S.L.: the equivalent solar longitude of the date of maximum activity. Solar longitude is measured in degrees (0-359) with 0 occurring at the exact moment of the spring equinox, 90 at the summer solstice, 180 at the autumnal equinox, and 270 at the winter solstice. Scientists use this time measurement as it is independent of the calendar.

Radiant: the area in the sky where shower meteors seem to appear from. This position is given in right ascension (celestial longitude) and declination (celestial latitude). The radiant must be near or above the horizon in order to witness activity from a particular shower.

Velocity: the velocity at which shower meteors strike the Earth's atmosphere. The velocity depends on the angle meteoroids (meteors in space) intersect the Earth. Meteoroids orbiting in the opposite direction of the Earth and striking the atmosphere head-on are much faster than those orbiting in the same direction as the Earth. This velocity is measured in kilometers per second.

r: The Population Index, An estimate of the ratio of the number of meteors in subsequent magnitude classes. Simply stated: the lower the "r" value, the resulting overall mean magnitude of each shower will be brighter. "r" usually ranges from 2.0 (bright) to 3.5 (faint).
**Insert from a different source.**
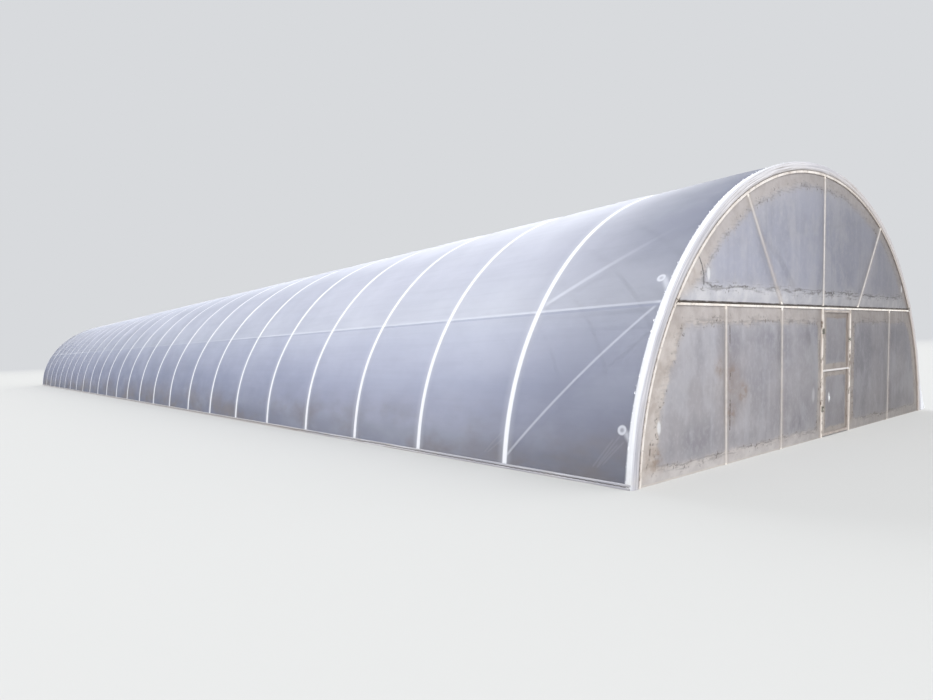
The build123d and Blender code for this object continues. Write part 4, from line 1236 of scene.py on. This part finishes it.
def lamp(name, kind, strength, place, target, **own):
    """A lamp at a place, looking at a target."""
    made = bpy.data.lights.new(name, kind)
    made.energy = strength
    for key, value in own.items():
        setattr(made, key, value)
    held = bpy.data.objects.new(name, made)
    back = np.array(place, float) - np.array(target, float)
    back /= np.linalg.norm(back)
    right = np.cross((0, 0, 1), back)
    right /= np.linalg.norm(right)
    turn = np.column_stack([right, np.cross(back, right), back])
    held.matrix_world = Matrix.Translation(place) @ Matrix(turn.tolist()).to_4x4()
    bpy.context.scene.collection.objects.link(held)


lamp("key", "SUN", 2.15, (-9.0, -20.0, 14.0), (0.0, -10.0, 0.5), angle=math.radians(35))
lamp("fill", "SUN", 0.6, (10.0, -18.0, 8.0), (0.0, -8.0, 0.5), angle=math.radians(60))
lamp("rear", "SUN", 1.6, (8.0, 26.0, 8.0), (0.0, 10.0, 0.5), angle=math.radians(60))


# The fit of the photograph's view, in the pixels of its width
PICTURE_WIDTH = 933
FOCAL_PIXELS = 636.167
SHIFT_PIXELS = 52.925
SENSOR = 36.0
VIEWPOINT = (-5.398155, -14.598945, 0.81553)
TURNS = (-0.69222, -0.08663, 0.03441)  # about z, then x, then y, in radians


def camera():
    """The photograph's view, fitted to the hoops, the gable and the line of the foot."""
    cz, sz, cx, sx, cr, sr = (f(a) for a in TURNS for f in (math.cos, math.sin))
    about_z = np.array([[cz, -sz, 0], [sz, cz, 0], [0, 0, 1]])
    about_x = np.array([[1, 0, 0], [0, cx, -sx], [0, sx, cx]])
    about_y = np.array([[cr, 0, sr], [0, 1, 0], [-sr, 0, cr]])
    right, ahead, up = (about_z @ about_x @ about_y).T
    made = bpy.data.cameras.new("camera")
    made.sensor_fit = "HORIZONTAL"
    made.sensor_width = SENSOR
    made.lens = SENSOR * FOCAL_PIXELS / PICTURE_WIDTH
    # the real tunnel falls away from the camera by 4.3 %; for a level one the same view needs
    # this much shift
    made.shift_y = SHIFT_PIXELS / PICTURE_WIDTH
    made.clip_start = 0.05
    made.clip_end = 1000.0
    held = bpy.data.objects.new("camera", made)
    turn = np.column_stack([right, up, -ahead])
    held.matrix_world = Matrix.Translation(VIEWPOINT) @ Matrix(turn.tolist()).to_4x4()
    bpy.context.scene.collection.objects.link(held)
    bpy.context.scene.camera = held


camera()
bpy.context.scene.view_settings.view_transform = "Standard"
ZHR: Zenith Hourly Rate, the average maximum number of shower meteors visible per hour if the radiant is located exactly overhead and the limiting magnitude equals +6.5. Actual counts rarely reach this figure as the zenith angle of the radiant is usually less and the limiting magnitude is usually lower. ZHR is a useful tool when comparing the actual observed rates between individual observers as it sets observing conditions for all to the same standards.
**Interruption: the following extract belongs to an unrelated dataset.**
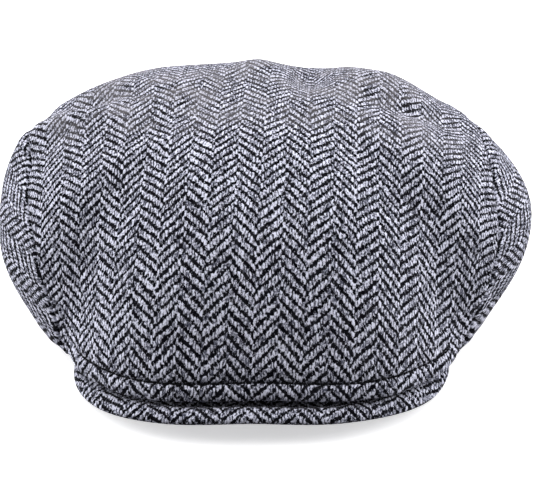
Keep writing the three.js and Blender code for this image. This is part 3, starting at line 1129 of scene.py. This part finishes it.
def lining_satin():
    """A dark satin, its quilting stitched in two families of diagonals."""
    g = material("lining_satin")
    u, v = g.cloth()
    wavelength = 2 * np.sqrt(2) * QUILT
    one = g.math("ABSOLUTE", g.sine(g.add(u, v), wavelength))
    other = g.math("ABSOLUTE", g.sine(g.minus(u, v), wavelength))
    line = g.ramp(g.math("MINIMUM", one, other), 0.0, 0.05)
    cloud = g.cloth_noise(u, v, 0.05, 0.05, detail=3.0)
    cloth = g.mix(g.ramp(cloud, 0.3, 0.7), srgb(72, 74, 86), srgb(96, 98, 112))
    colour = g.mix(line, srgb(38, 39, 46), cloth)
    g.bump(g.add(g.times(g.sine(v, 0.35), 0.06), line), 0.0004, 0.6)
    return g.finish(colour, 0.42, sheen=0.05, specular=0.5)


def woven_label():
    """The woven cloth of the blank labels."""
    g = material("woven_label")
    u, v = g.cloth()
    weave = g.times(g.sine(v, 0.5), g.sine(u, 0.7))
    colour = g.mix(g.ramp(weave, -0.7, 0.7), srgb(150, 151, 156), srgb(186, 187, 190))
    g.bump(weave, 0.0001, 0.6)
    return g.finish(colour, 0.6, sheen=0.1)


def materials():
    """The material of each slot."""
    return {
        "wool_herringbone": wool_herringbone(),
        "lining_satin": lining_satin(),
        "woven_label": woven_label(),
        "canvas": plain_weave("canvas", (62, 61, 62), (96, 95, 94), 0.8),
        "sweatband_cotton": plain_weave(
            "sweatband_cotton", (20, 21, 26), (40, 41, 48), 0.45, rib=3.0),
        "sewing_thread": speckled(
            "sewing_thread", (2600,), (0.0001, 0.5), (2, 2, 5), (15, 16, 21), 0.8,
            sheen=0.02, specular=0.1),
        "peak_board": speckled(
            "peak_board", (420, 4.0), (0.00015, 0.4), (214, 211, 200), (234, 232, 224), 0.55),
        "peak_padding": speckled(
            "peak_padding", (260, 5.0, 0.7), (0.0006, 0.8), (196, 193, 183), (226, 223, 214), 0.95,
            sheen=0.3),
    }


# ---- Assembly ----

def crown_pieces():
    """Each crown piece with its CAD node and material slot."""
    return [
        (top_cloth(), "top_panel", "wool_herringbone"),
        (side_cloth("left_cloth", 1), "left_side_panel", "wool_herringbone"),
        (side_cloth("right_cloth", -1), "right_side_panel", "wool_herringbone"),
        (seam_thread("left_seam", 1), "left_seam_thread", "sewing_thread"),
        (seam_thread("right_seam", -1), "right_seam_thread", "sewing_thread"),
        (back_seam_thread(), "back_seam_thread", "sewing_thread"),
        (topstitches(), "front_topstitch", "sewing_thread"),
        (interlining(), "crown_interlining", "canvas"),
        (lining_top(), "lining_top", "lining_satin"),
        (lining_side("quilted_lining_left", 1), "lining_left", "lining_satin"),
        (lining_side("quilted_lining_right", -1), "lining_right", "lining_satin"),
        (stay_tape(), "headband_tape", "canvas"),
        (sweatband(), "sweatband", "sweatband_cotton"),
        (band_stitches(), "sweatband_stitch", "sewing_thread"),
        (lining_label(), "lining_label", "woven_label"),
        (size_tab(), "size_tab", "woven_label"),
        (peak_seam(), "peak_seam_thread", "sewing_thread"),
    ]


def peak_pieces():
    top = peak_cover("peak_top_cloth", side=1, meet=-25.0, swell=0.9)
    under = peak_cover("peak_under_cloth", side=-1, meet=-27.0, swell=-0.2)
    return [
        (top, "peak_upper_cover", "wool_herringbone"),
        (under, "peak_under_cover", "wool_herringbone"),
        (peak_layer("stiff_board", -1.15, 0.05), "peak_board", "peak_board"),
        (peak_layer("wadding", 0.2, 1.1), "peak_padding", "peak_padding"),
    ]


def follow_peak(piece):
    """The crown piece stays where it is, its place baked into its mesh."""
    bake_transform(piece)


def on_peak(piece):
    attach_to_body(piece, "peak")


def assemble():
    looks = materials()
    for pieces, attach in ((crown_pieces(), follow_peak), (peak_pieces(), on_peak)):
        for piece, node, slot in pieces:
            piece.data.materials.append(looks[slot])
            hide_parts(node)
            attach(piece)


# ---- Camera, light and floor ----

def aimed(name, data, position, back):
    """A new camera or light that looks the opposite way of a direction."""
    obj = add_object(name, data)
    obj.location = position
    obj.rotation_euler = back.to_track_quat("Z", "Y").to_euler()
    return obj


def camera():
    data = bpy.data.cameras.new("camera")
    data.lens, data.sensor_width, data.clip_end = LENS, 36.0, 50
    height = np.radians(CAMERA_HEIGHT)
    back = Vector((0, -np.cos(height), np.sin(height)))
    place = TARGET + CAMERA_DISTANCE * back
    bpy.context.scene.camera = aimed("camera", data, place, back)


def soft_light(name, position, size, power):
    """A square area light that faces the cap."""
    data = bpy.data.lights.new(name, "AREA")
    data.size, data.energy = size, power
    aimed(name, data, position, Vector(position) - Vector((0, 0, 0.05)))


def floor():
    """A pale floor that lights nothing, so the cap's shaded front keeps its contrast."""
    corners = [(-1, -1), (1, -1), (1, 1), (-1, 1)]
    points = [(x * FLOOR_HALF, y * FLOOR_HALF, FLOOR_HEIGHT) for x, y in corners]
    mesh = bpy.data.meshes.new("floor")
    mesh.from_pydata(points, [], [(0, 1, 2, 3)])
    obj = add_object("floor", mesh)
    pale = material("pale_floor").finish(srgb(244, 244, 245), 0.9, specular=0.1, glow=0.5)
    obj.data.materials.append(pale)
    obj.visible_diffuse = False


def sky():
    """Even white light, dimmer in front and below the floor, brightest at the two sides."""
    g = Graph(bpy.data.worlds.new("studio"))
    x, y, z = g.split(g.node("ShaderNodeTexCoord").outputs["Generated"])
    strength = g.times(g.ramp(y, -0.8, 0.2, 0.12, 1.1), g.ramp(z, -0.3, 0.1, 0.4, 1.0))
    aside = g.ramp(g.math("ABSOLUTE", x), 0.1, 0.85, 0.5, 2.1)
    strength = g.times(strength, aside)
    g.set(g.tree.nodes["Background"], {"Color": WHITE, "Strength": strength})
    bpy.context.scene.world = g.owner


def studio():
    sky()
    for light in LIGHTS:
        soft_light(*light)
    floor()
    bpy.context.scene.view_settings.view_transform = "Standard"


assemble()
camera()
studio()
Time: this is the time of night when meteors from each shower are best seen. Quite often the radiant will culminate after sunrise therefore the last dark hour before dawn will be listed. Daylight Saving Time (Summer Time) is used from March through October. These figures are also highly dependent on the latitude of the observer. The time listed is most precise for mid-northern latitudes.
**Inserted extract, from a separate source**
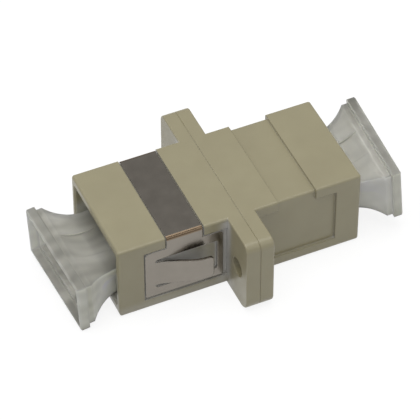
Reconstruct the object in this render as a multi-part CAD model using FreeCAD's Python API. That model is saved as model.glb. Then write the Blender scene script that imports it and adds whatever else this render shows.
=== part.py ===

Moon: the age of the moon in days where 0 is new, 7 is first quarter, 14 is full, and 21 is last quarter. Meteor activity is best seen in the absence of moonlight so showers reaching maximum activity when the moon is less than 10 days old or more than 25 are much more favorably observed than those situated closer to the full moon.

Class: A scale developed by Robert Lunsford to group meteor showers by their intensity:

Class I: the strongest annual showers with ZHR's normally ten or better.

Class II: reliable minor showers with ZHR's normally two or better.

Class III: showers that do not provide annual activity. These showers are rarely active yet have the potential to produce a major display on occasion.

Class IV: weak minor showers with ZHR's rarely exceeding two. The study of these showers is best left to experienced observers who use plotting and angular velocity estimates to determine shower association. Observers with less experience are urged to limit their shower associations to showers with a rating of I to III. These showers are also good targets for video and photographic work.